__GIVEN EXERCISE__. Reproduce the entries shown below only from the line with "Write part 2" down to the line with "before = set(bpy.data.objects)", keeping both end lines and copying each one exactly.
Begin SUPPLIED ENTRIES
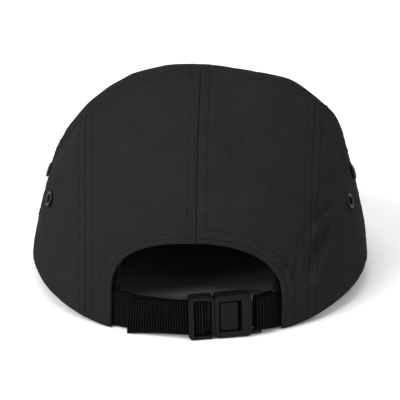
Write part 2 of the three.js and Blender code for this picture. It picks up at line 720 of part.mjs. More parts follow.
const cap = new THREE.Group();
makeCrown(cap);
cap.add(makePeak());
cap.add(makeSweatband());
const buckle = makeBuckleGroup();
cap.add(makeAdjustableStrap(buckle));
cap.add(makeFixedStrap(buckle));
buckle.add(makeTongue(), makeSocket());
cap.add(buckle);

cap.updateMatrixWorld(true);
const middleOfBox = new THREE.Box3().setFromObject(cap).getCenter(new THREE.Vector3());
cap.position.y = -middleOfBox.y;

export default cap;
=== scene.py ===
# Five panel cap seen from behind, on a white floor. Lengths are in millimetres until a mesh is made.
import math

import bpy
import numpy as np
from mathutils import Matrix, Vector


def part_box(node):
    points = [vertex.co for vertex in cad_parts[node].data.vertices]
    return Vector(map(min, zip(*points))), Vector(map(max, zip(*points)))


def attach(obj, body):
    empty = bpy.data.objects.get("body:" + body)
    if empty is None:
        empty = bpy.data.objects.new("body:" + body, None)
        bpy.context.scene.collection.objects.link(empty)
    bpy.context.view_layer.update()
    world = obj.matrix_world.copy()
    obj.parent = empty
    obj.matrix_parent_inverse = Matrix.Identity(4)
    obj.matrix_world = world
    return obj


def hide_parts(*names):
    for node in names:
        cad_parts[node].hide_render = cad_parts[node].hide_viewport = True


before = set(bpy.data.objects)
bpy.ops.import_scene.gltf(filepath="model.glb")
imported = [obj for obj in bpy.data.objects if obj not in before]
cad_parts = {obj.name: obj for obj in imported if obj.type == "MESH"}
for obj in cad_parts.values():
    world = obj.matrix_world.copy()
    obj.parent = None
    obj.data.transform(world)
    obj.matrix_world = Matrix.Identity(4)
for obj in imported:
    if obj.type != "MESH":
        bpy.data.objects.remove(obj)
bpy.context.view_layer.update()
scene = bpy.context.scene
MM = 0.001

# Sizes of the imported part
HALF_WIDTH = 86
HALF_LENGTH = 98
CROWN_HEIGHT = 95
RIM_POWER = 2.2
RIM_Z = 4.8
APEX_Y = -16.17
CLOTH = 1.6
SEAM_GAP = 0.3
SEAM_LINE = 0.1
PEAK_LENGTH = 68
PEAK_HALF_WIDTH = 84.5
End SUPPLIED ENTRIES
Begin SUPPLIED ENTRIES
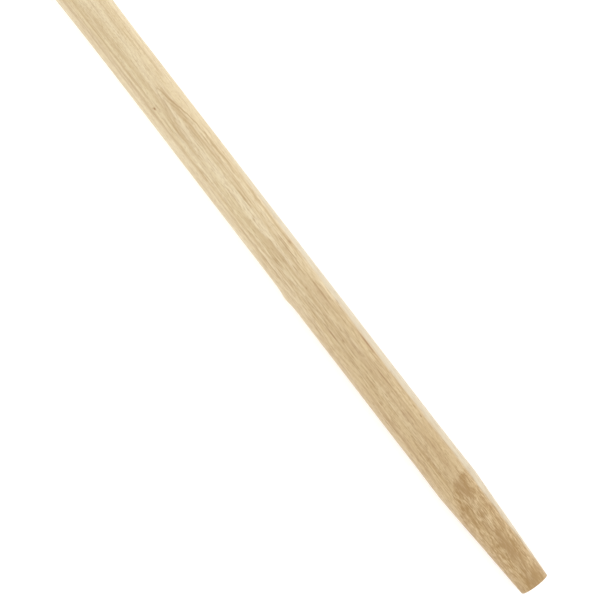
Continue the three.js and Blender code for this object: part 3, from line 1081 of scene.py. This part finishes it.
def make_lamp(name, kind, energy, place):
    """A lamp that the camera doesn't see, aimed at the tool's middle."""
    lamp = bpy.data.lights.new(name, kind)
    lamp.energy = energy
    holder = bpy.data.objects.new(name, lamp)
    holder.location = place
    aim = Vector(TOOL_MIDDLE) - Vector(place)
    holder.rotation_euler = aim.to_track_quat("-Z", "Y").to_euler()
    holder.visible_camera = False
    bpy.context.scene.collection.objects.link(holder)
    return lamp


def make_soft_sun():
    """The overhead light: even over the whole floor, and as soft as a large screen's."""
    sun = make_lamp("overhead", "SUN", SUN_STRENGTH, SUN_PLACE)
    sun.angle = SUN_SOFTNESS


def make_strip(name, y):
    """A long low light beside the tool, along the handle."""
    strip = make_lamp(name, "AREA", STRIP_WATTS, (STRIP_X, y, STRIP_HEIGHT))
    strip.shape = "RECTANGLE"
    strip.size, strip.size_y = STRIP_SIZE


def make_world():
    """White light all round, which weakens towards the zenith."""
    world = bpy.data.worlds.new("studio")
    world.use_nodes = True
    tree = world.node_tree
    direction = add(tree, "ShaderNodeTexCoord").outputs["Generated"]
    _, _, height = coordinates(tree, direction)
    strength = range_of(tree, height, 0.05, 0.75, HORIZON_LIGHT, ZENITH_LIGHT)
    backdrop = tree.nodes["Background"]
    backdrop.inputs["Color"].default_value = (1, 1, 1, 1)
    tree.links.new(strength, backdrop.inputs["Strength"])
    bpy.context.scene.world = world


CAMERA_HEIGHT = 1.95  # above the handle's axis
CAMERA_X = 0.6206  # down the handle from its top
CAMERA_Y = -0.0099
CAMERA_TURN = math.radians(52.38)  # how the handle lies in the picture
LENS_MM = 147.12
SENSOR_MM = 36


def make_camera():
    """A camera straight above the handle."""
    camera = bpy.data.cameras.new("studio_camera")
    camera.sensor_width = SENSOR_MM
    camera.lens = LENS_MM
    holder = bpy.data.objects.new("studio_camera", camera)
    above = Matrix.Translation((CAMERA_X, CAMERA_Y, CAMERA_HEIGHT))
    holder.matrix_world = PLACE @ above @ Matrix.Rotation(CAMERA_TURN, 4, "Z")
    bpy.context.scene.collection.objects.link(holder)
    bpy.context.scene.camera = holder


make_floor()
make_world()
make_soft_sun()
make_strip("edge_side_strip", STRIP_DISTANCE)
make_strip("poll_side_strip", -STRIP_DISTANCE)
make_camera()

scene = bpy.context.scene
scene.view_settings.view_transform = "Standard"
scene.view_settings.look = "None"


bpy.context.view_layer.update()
End SUPPLIED ENTRIES
__SOLUTION__.
Write part 2 of the three.js and Blender code for this picture. It picks up at line 720 of part.mjs. More parts follow.
const cap = new THREE.Group();
makeCrown(cap);
cap.add(makePeak());
cap.add(makeSweatband());
const buckle = makeBuckleGroup();
cap.add(makeAdjustableStrap(buckle));
cap.add(makeFixedStrap(buckle));
buckle.add(makeTongue(), makeSocket());
cap.add(buckle);

cap.updateMatrixWorld(true);
const middleOfBox = new THREE.Box3().setFromObject(cap).getCenter(new THREE.Vector3());
cap.position.y = -middleOfBox.y;

export default cap;
=== scene.py ===
# Five panel cap seen from behind, on a white floor. Lengths are in millimetres until a mesh is made.
import math

import bpy
import numpy as np
from mathutils import Matrix, Vector


def part_box(node):
    points = [vertex.co for vertex in cad_parts[node].data.vertices]
    return Vector(map(min, zip(*points))), Vector(map(max, zip(*points)))


def attach(obj, body):
    empty = bpy.data.objects.get("body:" + body)
    if empty is None:
        empty = bpy.data.objects.new("body:" + body, None)
        bpy.context.scene.collection.objects.link(empty)
    bpy.context.view_layer.update()
    world = obj.matrix_world.copy()
    obj.parent = empty
    obj.matrix_parent_inverse = Matrix.Identity(4)
    obj.matrix_world = world
    return obj


def hide_parts(*names):
    for node in names:
        cad_parts[node].hide_render = cad_parts[node].hide_viewport = True


before = set(bpy.data.objects)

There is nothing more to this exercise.